Anonymous Anonymous said...

This account is actually almost close to what happened. Ann is just leaving out how she tried to get me drunk on crappy bowling beer, then somehow hid all the balls with human-sized finger holes so that I had to use a Vulcan death grip on mine while stumbling around in the size 19 clown shoes they had reserved especially for bowling novices.

Other than all of that, Ann pretty much got it right. Especially how gracious I was in defeat.

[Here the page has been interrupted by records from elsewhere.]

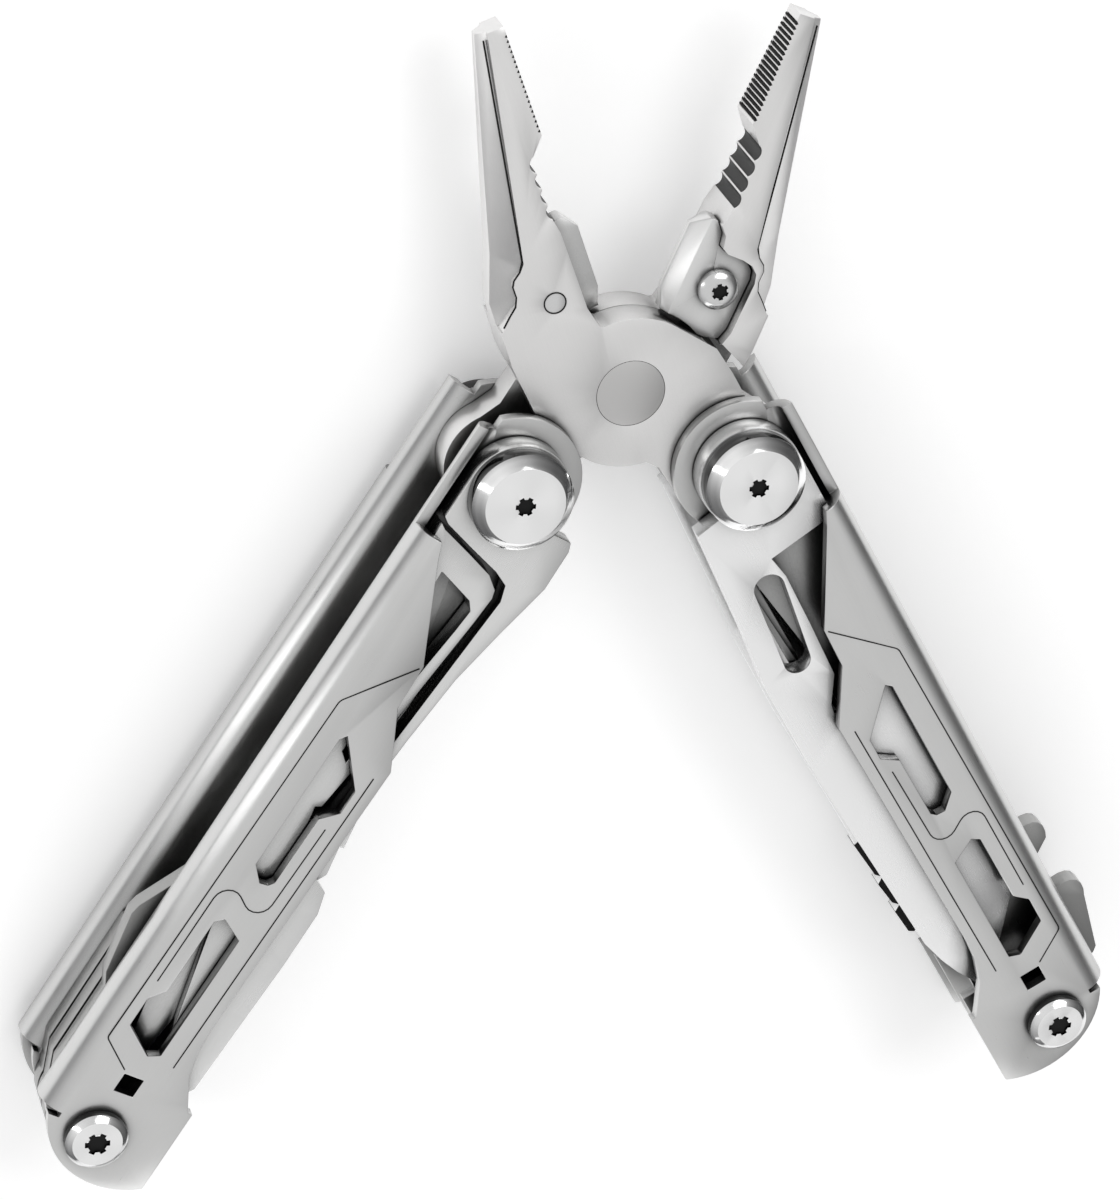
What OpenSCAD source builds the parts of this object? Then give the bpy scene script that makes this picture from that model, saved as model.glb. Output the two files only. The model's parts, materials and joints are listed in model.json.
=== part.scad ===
/* [Handles] */
// Distance from the jaw pivot of a handle to its tail bolt
handle_len = 84; // [76:0.5:101]
// Thickness of the folded handle sheet
sheet = 1.2; // [0.9:0.1:1.5]
// Width of the channel between the two inner walls
channel_w = 7; // [6:0.1:8.4]
// Depth of each outer tool pocket, between inner wall and cover plate
pocket = 2.6; // [2.2:0.1:3.2]
// Distance from the pivot line to the outside of the rolled edge
edge_out = 7.45; // [7.3:0.05:7.8]
// Distance from the pivot line to the outside of the web
web_out = 6; // [5.8:0.1:7]
// Angle between a handle and its own jaw's centre line when the handle is fully open
stop_angle = 9.65; // [9:0.05:14]

/* [Jaws] */
// Length of the jaws from the rivet to the tips
jaw_len = 42; // [38:0.5:50.5]
// Opening of each jaw from the centre line at rest
jaw_open = 21; // [15:0.5:24]
// Radius of the jaw hub
hub_r = 8.3; // [7.6:0.1:8.4]
// Radius of the big jaw rivet
rivet_r = 3.6; // [3:0.1:4.2]
// Handle pivot, sideways from the rivet with the jaws shut
pivot_half = 8.46; // [8.46:0.02:9.4]
// Handle pivot, below the rivet with the jaws shut
pivot_drop = 12.47; // [12.2:0.05:13.5]
// Half thickness of a jaw at the tip
tip_half = 1.5; // [1:0.1:2]
// Number of fine gripping teeth
fine_teeth = 20; // [9:1:20]

/* [Bolts] */
// Radius of the handle pivot bolt shaft
pivot_r = 3; // [2.5:0.1:3.4]
// Radius of the bevelled pivot head
head_r = 5.35; // [4.8:0.05:5.6]
// Height of the bolt heads above the cover plates
head_rise = 1.3; // [0.9:0.1:1.8]
// Radius of the tail bolt shaft
tail_r = 2; // [1.6:0.1:2.3]
// Radius of the tail bolt head
tail_head_r = 3.4; // [3:0.1:3.8]

/* [Tools] */
// Thickness of the four outer tools
blade_t = 2.2; // [1.7:0.1:2.2]
// Thickness of the inner tools
inner_t = 2; // [1.6:0.1:2.1]
// Length of the knife from its pivot
knife_len = 74.7; // [60:0.1:76]
// Length of the scissors from their pivot
scissors_len = 77.3; // [68:0.1:78]
// Length of the longest inner tool
inner_len = 46; // [40:0.5:50]

/* [Fits] */
// Radial clearance of a turning part on its bolt
run_gap = 0.05; // [0.02:0.01:0.1]
// Clearance between stacked faces that slide on each other
face_gap = 0.1; // [0.05:0.01:0.15]

/* [Hidden] */
$fn = 48;
e = 0.01;

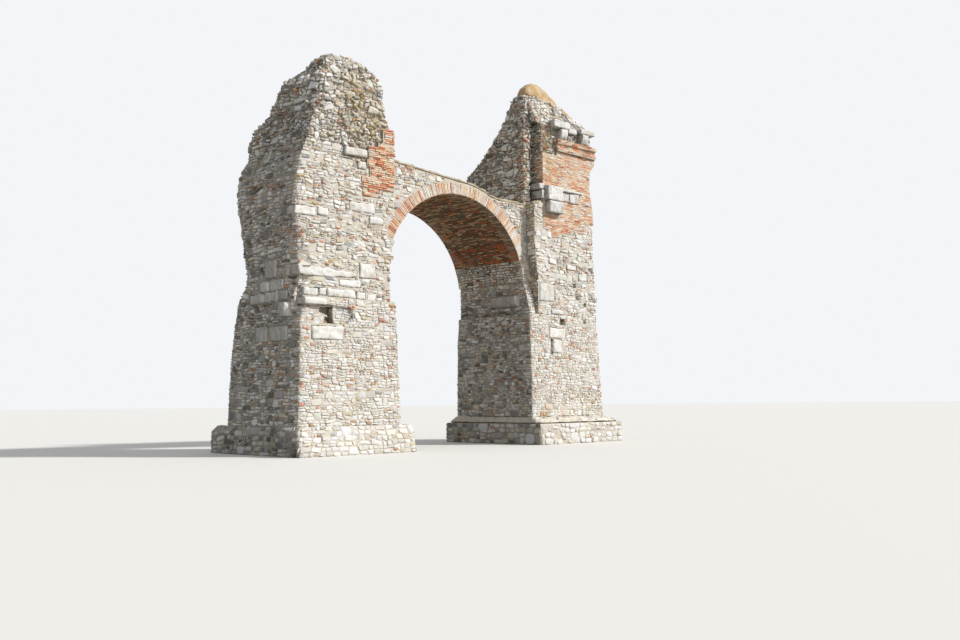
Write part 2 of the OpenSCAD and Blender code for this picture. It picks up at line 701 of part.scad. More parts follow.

I'm nothing if not a good sport.

DIP

April 29, 2008 8:06 AM  
Blogger Ann Wesley Hardin said...

I think most of my friends already knew you were a good sport. After all, you're dating me!

Now if only I can find a way to keep you in those clown shoes...

April 29, 2008 8:47 AM  
Anonymous jane/fabdame said...

Abide Dude, abide.

April 29, 2008 9:20 AM  
Blogger Ann Wesley Hardin said...

*patiently abiding*

...even though it's dark. Darker'n a black steer's tookus on a moonless prairie night...

April 29, 2008 10:58 AM  
Anonymous Bev Stephans said...

I think your next book should be "The Bowling Chronicles"!

April 29, 2008 3:09 PM  
Blogger Ann Wesley Hardin said...

You might be onto something, Bev!

Or on something. Not quite sure.

Den and I have plans. Big plans!

April 30, 2008 5:04 AM  
Blogger Mary Stella said...

"Scoring in the Alleys" by Ann Wesley Hardin.

Strikes, Splits, Scores -- but no Turkeys. *g*

Ann, I bowled in leagues decades ago and carried a 145 average. My custom ball was a beautiful purple. These days, the closest I've come to bowling is Wii. So far, my friend's kids keep beating me. I have a hard time adjusting for my curve.